Questa volta è il turno di Bujar a chiedere ad Agim di fuggire via, prendere questa maledetta imbarcazione per raggiungere un nuovo paese, un’altra vita. Questa volta è il loro turno di navigare al buio, nell’oscurità del mondo, nel nero pece delle loro speranze. Ed è qui che perderemo la dualità Bujar/Agim per seguire soltanto la rotta del protagonista.

Roma, Madrid, Berlino, New York, Helsinki.

Bujar è tutti, ma anche nessuno. Non ha identità. E’ un uomo, ma anche una donna. In una città conduce la vita da uomo, amante delle donne, in un’altra è una donna affascinante, che cammina spigliata su tacchi alti. Bujar non appartiene a nessun posto, ma appartiene a tutti i posti. Non è albanese ma italiano, non è italiano ma americano, non è americano ma albanese italiano tedesco.

E’ un mutaforma. Acquisisce le identità delle persone che incontra e frequenta.

Così Rosa scompare dalla mia vita e il nostro amore svanisce in un istante, una sfortunata serie di eventi e lei, da persona in carne ed ossa, si trasforma in una sequenza di immagini nella mia testa, diventa una storia, un personaggio che posso far comparire quando voglio, estrarla come una carta da un mazzo, accenderla come un canale televisivo.

Non riesce, non ce la fa. Nessun luogo è casa. E’ una continua ricerca di sé stesso. Si cerca in ogni dove, in ogni forma, in ogni vestito, in ogni persona, in ogni storia. Si cerca anche nella morte. E questo sbattere violentemente da un Io a un altro Io comporta anche la continua umiliazione, e il non poter nemmeno denunciare gli abusi e i torti subiti.

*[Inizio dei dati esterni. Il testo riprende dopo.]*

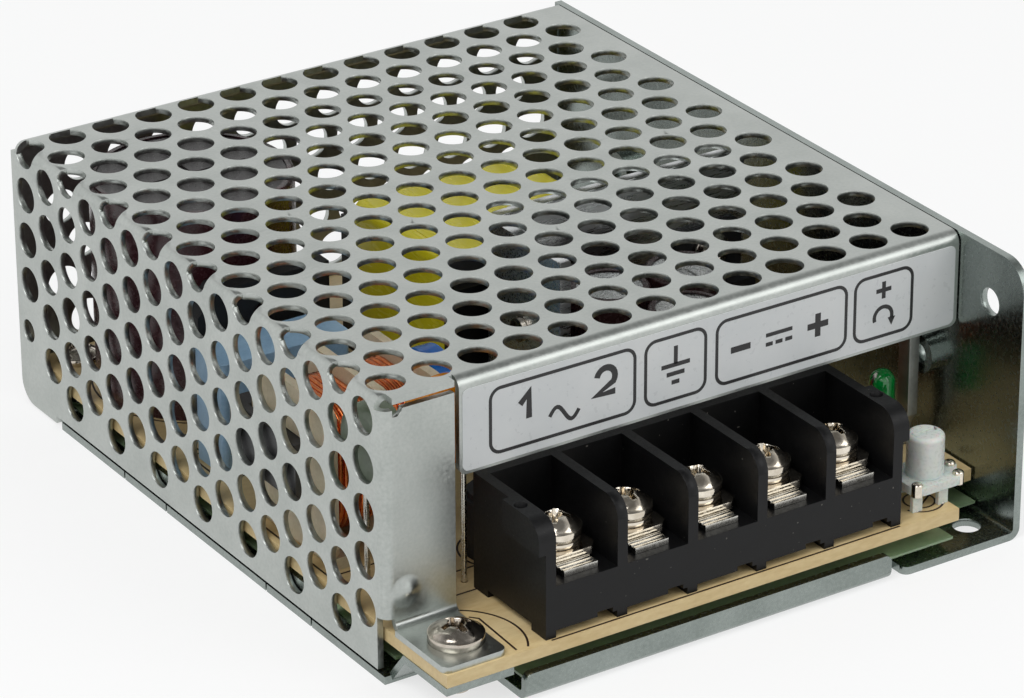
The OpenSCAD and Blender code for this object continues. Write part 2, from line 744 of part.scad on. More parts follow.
module choke_bobbin() {
    hole = 7.9;
    color([0.87, 0.82, 0.72]) translate([choke_at[0], choke_at[1], choke_z]) difference() {
        union() {
            for (x = [-choke_w / 2, -0.6, choke_w / 2 - 1.2]) translate([x, -0.6, 0])
                choke_section(choke_d - 1.6, choke_h, 2, 1.2);
            translate([-choke_w / 2, 0, 0]) choke_section(hole + 1.4, hole + 1.4, 1, choke_w);
            for (s = [-1, 1]) translate([s * 6 - 1.2, -choke_d / 2 + 0.5, -choke_h / 2 - 1])
                cube([2.4, choke_d - 2, 1.5]);
        }
        translate([-choke_w, -hole / 2, -hole / 2]) cube([2 * choke_w, hole, hole]);
    }
    color([0.87, 0.82, 0.72]) leads(choke_leads, board_top + 0.4);
}

module choke_windings() {
    gap = 0.1;
    w = choke_w / 2 - 1.2 - 0.6 - 2 * gap;
    color([0.72, 0.36, 0.13]) for (x = [-choke_w / 2 + 1.2 + gap, 0.6 + gap])
        translate([choke_at[0] + x, choke_at[1], choke_z]) side_sheet(0, w) difference() {
            round_rect([-choke_d / 2 + 1.4, -choke_h / 2 + 1.6], [choke_d / 2 - 2.6, choke_h / 2 - 1.6], 5);
            round_rect([-4.75, -4.75], [4.75, 4.75], 1.1);
        }
}

module line_capacitor() {
    color([0.62, 0.74, 0.84]) {
        translate([line_cap_at[0], line_cap_at[1], board_top]) linear_extrude(line_cap_size[2])
            round_rect([0, 0], [line_cap_size[0], line_cap_size[1]], 0.8);
        leads(line_cap_leads, board_top + 0.2);
    }
}

module bridge_rectifier() {
    z = board_top + 2.4;
    color([0.12, 0.12, 0.13]) {
        difference() {
            front_sheet(bridge_at[1], bridge_t) polygon([[bridge_at[0], z], [bridge_at[0] + bridge_w, z],
                [bridge_at[0] + bridge_w, z + 18], [bridge_at[0] + 3, z + 18], [bridge_at[0], z + 15]]);
            translate([bridge_at[0] + bridge_w / 2, bridge_at[1] - 1, z + 13.4]) rotate([-90, 0, 0])
                cylinder(h = bridge_t + 2, r = 1.6);
        }
        leads(bridge_leads, z + 0.3);
    }
}

// Upright electrolytic capacitor in two pieces: the can, with its scored vent, and its sleeve
module electrolytic_can(d, h, score) {
    difference() {
        union() {
            translate([0, 0, 0.5]) cylinder(h = h - 0.7, r = d / 2 - 0.35);
            translate([0, 0, 0.1]) cylinder(h = 1, r = d / 2 - 1);
        }
        for (a = [0, 90]) rotate(a) translate([-score, -0.15, h - 0.45]) cube([2 * score, 0.3, 1]);
    }
}

module electrolytic_sleeve(d, h) {
    difference() {
        rotate_extrude() union() {
            square([d / 2, h - 0.5]);
            square([d / 2 - 0.5, h]);
            translate([d / 2 - 0.5, h - 0.5]) circle(0.5);
        }
        translate([0, 0, 0.45]) cylinder(h = h - 0.6, r = d / 2 - 0.3);
        cylinder(h = 3 * h, r = d / 2 - 0.95, center = true);
    }
}

module bulk_can() {
    color([0.42, 0.42, 0.43]) {
        translate([bulk_at[0], bulk_at[1], board_top]) electrolytic_can(bulk_d, bulk_h, bulk_d * 0.3);
        leads(bulk_leads, board_top + 0.4);
    }
}

module bulk_sleeve() {
    color([0.24, 0.14, 0.16]) translate([bulk_at[0], bulk_at[1], board_top])
        electrolytic_sleeve(bulk_d, bulk_h);
}

// Disc part on two leads, standing edge up with its face along X (turn 0) or Y (turn 90)
module disc_part(at, z, r, t, turn, lead_places) {
    translate([at[0], at[1], z]) rotate([0, 0, turn]) rotate([0, 90, 0]) rotate_extrude() {
        translate([0, -t / 2]) square([r - t / 3, t]);
        translate([r - t / 3, 0]) intersection() {
            circle(t / 2);
            translate([0, -t / 2]) square([t / 3, t]);
        }
    }
    leads(lead_places, z);
}

module thermistor() {
    color([0.45, 0.5, 0.44])
        disc_part(thermistor_at, thermistor_z, thermistor_r, 3.8, 0, thermistor_leads);
}

module varistor() {
    color([0.88, 0.52, 0.08])
        disc_part(varistor_at, varistor_z, varistor_r, 3.6, 90, varistor_leads);
}

module fuse() {
    color([0.15, 0.15, 0.16]) {
        translate([fuse_at[0], fuse_at[1], board_top]) rotate_extrude() {
            square([4.2, 7.4]);
            square([3.6, 8]);
        }
        leads(fuse_leads, board_top + 0.3);
    }
}

module disc_capacitors() {
    color([0.06, 0.4, 0.72]) for (k = [0, 1]) {
        p = disc_places[k];
        disc_part([p[0], p[1]], p[2], p[3], 3.6, 0, [disc_leads[2 * k], disc_leads[2 * k + 1]]);
    }
}

// Transformer: a bobbin with pins, a core through it, and tape round both
module transformer_bobbin() {
    color([0.13, 0.13, 0.14]) {
        translate([transformer_at[0], transformer_at[1], board_top]) {
            for (y = [0, transformer_l - 3]) translate([0, y, 0])
                cube([transformer_w, 3, transformer_h - 3]);
            translate([0, 0, 0]) cube([transformer_w, transformer_l, 1.4]);
        }
        leads(transformer_leads, board_top + 0.3);
    }
}

module transformer_core() {
    color([0.2, 0.2, 0.21])
        translate([transformer_at[0] + 0.8, transformer_at[1] + 3.1, board_top + 2.2])
            cube([transformer_w - 1.6, transformer_l - 6.2, transformer_h - 3]);
}

module transformer_tape() {
    w = transformer_w;
    h = transformer_h - 1.5;
    color([0.87, 0.84, 0.1]) translate([transformer_at[0] + w / 2, 0, board_top + 1.5])
        front_sheet(transformer_at[1] + 3.1, transformer_l - 6.2) difference() {
            round_rect([-w / 2, 0], [w / 2, h], 1.6);
            rect([-w / 2 + 0.7, 0.6], [w / 2 - 0.7, h - 0.7]);
        }
}

// Heat spreader: one aluminium sheet with a folded leg, two feet and two screw holes
module heat_spreader() {
    r = 2;
    z0 = board_top + 1.5;
    color([0.75, 0.77, 0.79]) difference() {
        union() {
            translate([0, 0, z0]) linear_extrude(spreader_top - z0) {
                rect([spreader_left + r, spreader_y - spreader_t], [spreader_right, spreader_y]);
                rect([spreader_left, spreader_y - spreader_leg], [spreader_left + spreader_t, spreader_y - r]);
                translate([spreader_left + r, spreader_y - r]) intersection() {
                    difference() {
                        circle(r);
                        circle(r - spreader_t);
                    }
                    translate([-r, 0]) square(r);
                }
            }
            for (x = spreader_feet) translate([x - 1, spreader_y - spreader_t, board_lift - lead_tail])
                cube([2, spreader_t, z0 + 0.1 - board_lift + lead_tail]);
        }
        translate([spreader_left - 1, switch_at[1], device_z + 12.8]) rotate([0, 90, 0])
            cylinder(h = 4, r = 1.55);
        translate([rectifier_at[0], spreader_y + 1, device_z + 12.8]) rotate([90, 0, 0])
            cylinder(h = 4, r = 1.55);
    }
}
device_z = board_top + 3.6;

// Flat power device standing on its leads; its back lies on y = 0 and it faces -Y
module power_device() {
    difference() {
        union() {
            translate([-5, -1.3, 0]) cube([10, 1.3, 15.6]);
            translate([-5, -4.5, 0]) cube([10, 3.3, 9.2]);
        }
        translate([0, 1, 12.8]) rotate([90, 0, 0]) cylinder(h = 4, r = 1.7);
    }
}

module switch_transistor() {
    color([0.14, 0.14, 0.15]) {
        translate([switch_at[0], switch_at[1], device_z]) rotate(90) power_device();
        leads([for (k = [0 : 2]) device_leads[k]], device_z + 0.3);
    }
}

module output_rectifier() {
    color([0.14, 0.14, 0.15]) {
        translate([rectifier_at[0], rectifier_at[1], device_z]) power_device();
        leads([for (k = [3 : 5]) device_leads[k]], device_z + 0.3);
    }
}

module device_screws() {
    color([0.7, 0.69, 0.66]) {
        translate([switch_at[0] + 1.3, switch_at[1], device_z + 12.8]) rotate([0, 90, 0])
            pan_screw(2.6, 1.8, 1.5, 3.6);
        translate([rectifier_at[0], rectifier_at[1] - 1.3, device_z + 12.8]) rotate([90, 0, 0])
            pan_screw(2.6, 1.8, 1.5, 3.6);
    }
}

module output_can(k) {
    p = output_places[k - 1];
    color([0.8, 0.8, 0.79]) {
        translate([p[0], p[1], board_top]) electrolytic_can(output_d, output_h, output_d * 0.3);
        leads([for (s = [-1, 1]) p + [2.5 * s, 0]], board_top + 0.4);
    }
}

module output_sleeve(k) {
    p = output_places[k - 1];
    color([0.2, 0.12, 0.12]) translate([p[0], p[1], board_top]) electrolytic_sleeve(output_d, output_h);
}

// Drum-core output choke
module output_choke_core() {
    color([0.17, 0.17, 0.18]) {
        translate([output_choke_at[0], output_choke_at[1], board_top]) {
            cylinder(h = 1.6, r = 4.6);
            translate([0, 0, 9.4]) cylinder(h = 1.6, r = 4.6);
            cylinder(h = 11, r = 2.4);
        }
        leads(output_choke_leads, board_top + 0.3);
    }
}

module output_choke_winding() {
    color([0.7, 0.34, 0.13]) translate([output_choke_at[0], output_choke_at[1], board_top + 1.7])
        tube(7.6, 4.1, 2.45);
}

// Dual in-line package with its leads down both sides
module chip(at, w, l, places) {
    translate([at[0] - w / 2, at[1] - l / 2, board_top + 0.4]) cube([w, l, 3.3]);
    for (p = places) {
        d = [sign(p[0] - at[0]), sign(p[1] - at[1])];
        along_x = abs(p[0] - at[0]) > w / 2;
        translate([along_x ? min(p[0], at[0] + d[0] * w / 2) - (d[0] < 0 ? 0.2 : 0) : p[0] - 0.3,
            along_x ? p[1] - 0.3 : min(p[1], at[1] + d[1] * l / 2) - (d[1] < 0 ? 0.2 : 0), board_top + 1.5])
            cube([along_x ? abs(p[0] - at[0]) - w / 2 + 0.2 : 0.6,
                along_x ? 0.6 : abs(p[1] - at[1]) - l / 2 + 0.2, 0.4]);
    }
    leads(places, board_top + 1.7);
}

module optocoupler() {
    color([0.9, 0.9, 0.88]) chip(opto_at, 6.4, 4.6, opto_leads);
}

module control_chip() {
    color([0.12, 0.12, 0.13]) chip(chip_at, 9.8, 6.4, chip_leads);
}

module resistors() {
    color([0.72, 0.6, 0.42]) for (p = resistor_places) {
        translate([p[0] - 3.2, p[1], board_top + 1.5]) rotate([0, 90, 0]) cylinder(h = 6.4, r = 1.2);
        translate([p[0] - 5, p[1], board_top + 1.5]) rotate([0, 90, 0])
            cylinder(h = 10, r = lead_r, $fn = 16);
        leads([for (s = [-1, 1]) p + [5 * s, 0]], board_top + 1.5);
    }
}

chassis();
mesh_cover();
circuit_board();
insulating_film();
cover_screw();
board_screws();
terminal_housing();
terminal_plates();
clamp_plate(1);  // clamp_plate_1
clamp_plate(2);  // clamp_plate_2
clamp_plate(3);  // clamp_plate_3
clamp_plate(4);  // clamp_plate_4
clamp_plate(5);  // clamp_plate_5
lock_washer(1);  // lock_washer_1
lock_washer(2);  // lock_washer_2
lock_washer(3);  // lock_washer_3
lock_washer(4);  // lock_washer_4
lock_washer(5);  // lock_washer_5
terminal_screw(1);  // terminal_screw_1
terminal_screw(2);  // terminal_screw_2
terminal_screw(3);  // terminal_screw_3
terminal_screw(4);  // terminal_screw_4
terminal_screw(5);  // terminal_screw_5
adjuster_body();
adjuster_knob();
status_led();
earth_strap();
choke_core();
choke_bobbin();
choke_windings();
line_capacitor();
bridge_rectifier();
bulk_can();
bulk_sleeve();
thermistor();
varistor();
fuse();
disc_capacitors();
transformer_core();
transformer_bobbin();
transformer_tape();
heat_spreader();
switch_transistor();
output_rectifier();
device_screws();
output_can(1);  // output_can_1
output_can(2);  // output_can_2
output_can(3);  // output_can_3
output_sleeve(1);  // output_sleeve_1
output_sleeve(2);  // output_sleeve_2
output_sleeve(3);  // output_sleeve_3
output_choke_core();
output_choke_winding();
optocoupler();
control_chip();
resistors();
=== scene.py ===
import bmesh
import bpy
import math
from mathutils import Matrix, Vector


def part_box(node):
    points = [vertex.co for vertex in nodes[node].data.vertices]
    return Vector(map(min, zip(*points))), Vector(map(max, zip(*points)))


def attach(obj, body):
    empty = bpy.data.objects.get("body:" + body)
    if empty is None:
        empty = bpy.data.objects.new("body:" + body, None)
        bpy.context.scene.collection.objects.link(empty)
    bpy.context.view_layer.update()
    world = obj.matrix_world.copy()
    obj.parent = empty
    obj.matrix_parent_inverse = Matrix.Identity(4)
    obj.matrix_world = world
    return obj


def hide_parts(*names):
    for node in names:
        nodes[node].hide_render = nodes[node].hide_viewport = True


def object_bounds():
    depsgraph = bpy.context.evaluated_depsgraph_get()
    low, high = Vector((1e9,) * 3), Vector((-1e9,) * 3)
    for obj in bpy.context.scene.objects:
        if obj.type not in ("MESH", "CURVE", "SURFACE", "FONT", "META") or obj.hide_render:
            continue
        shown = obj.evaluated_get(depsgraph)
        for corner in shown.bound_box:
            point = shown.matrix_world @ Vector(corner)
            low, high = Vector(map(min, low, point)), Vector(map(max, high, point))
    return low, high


# Dresses the mesh case switching power supply: sheet metal, terminals, board and the parts inside.
# Lengths in the dictionaries are millimetres, colours are sRGB hex.

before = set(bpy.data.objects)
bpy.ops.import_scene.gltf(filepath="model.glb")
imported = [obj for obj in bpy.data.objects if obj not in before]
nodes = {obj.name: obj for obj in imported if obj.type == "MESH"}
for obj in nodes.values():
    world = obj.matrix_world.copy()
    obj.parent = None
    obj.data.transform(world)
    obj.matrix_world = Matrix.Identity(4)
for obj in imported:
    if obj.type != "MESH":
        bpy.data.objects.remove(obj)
cadLow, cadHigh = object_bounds()
scene = bpy.context.scene
mm = 0.001
print("frame loaded:", len(nodes), "nodes")


def linearColour(hexCode):
    channels = [int(hexCode[i:i + 2], 16) / 255 for i in (1, 3, 5)]
    return tuple(c / 12.92 if c <= 0.04045 else ((c + 0.055) / 1.055) ** 2.4 for c in channels) + (1.0,)


def addNode(tree, kind, settings=None, links=None):
    node = tree.nodes.new(kind)
    for key, value in (settings or {}).items():
        if isinstance(key, str) and key in node.bl_rna.properties:
            setattr(node, key, value)
        else:
            node.inputs[key].default_value = value
    for key, source in (links or {}).items():
        tree.links.new(source, node.inputs[key])
    return node


def perSize(size):
    return 1 / (size * mm)  # texture scale for a feature of that many millimetres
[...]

…dovrei mostrare i permessi e la carta d’identità… dovrei motivare, spiegare e giustificare che non ho l’obbligo di divulgare il mio sesso a nessuno, che non sono responsabile di quello che la gente pensa di me, ma è una loro costruzione, una loro supposizione. Alla fine, penserebbero tutti che il mostro sono io.

“Le transizioni” di Pajtim Statovci è un libro che urla, scuote e percuote. Non ci sono inibizioni, non ci sono freni. Tutti i dolori vengono vomitati tra le pagine. Si avverte la nausea da mal di mare, il vuoto del senso di non appartenenza, a sé stessi e alla propria terra. La scrittura di Statovci è evocativa, lucida, gelida da bruciare, è carta vetrata sulle ferite. La storia raccontata in queste pagine è pregna di tante cose, di tante riflessioni, e non lascia indifferenti, ti si cuce sul cuore.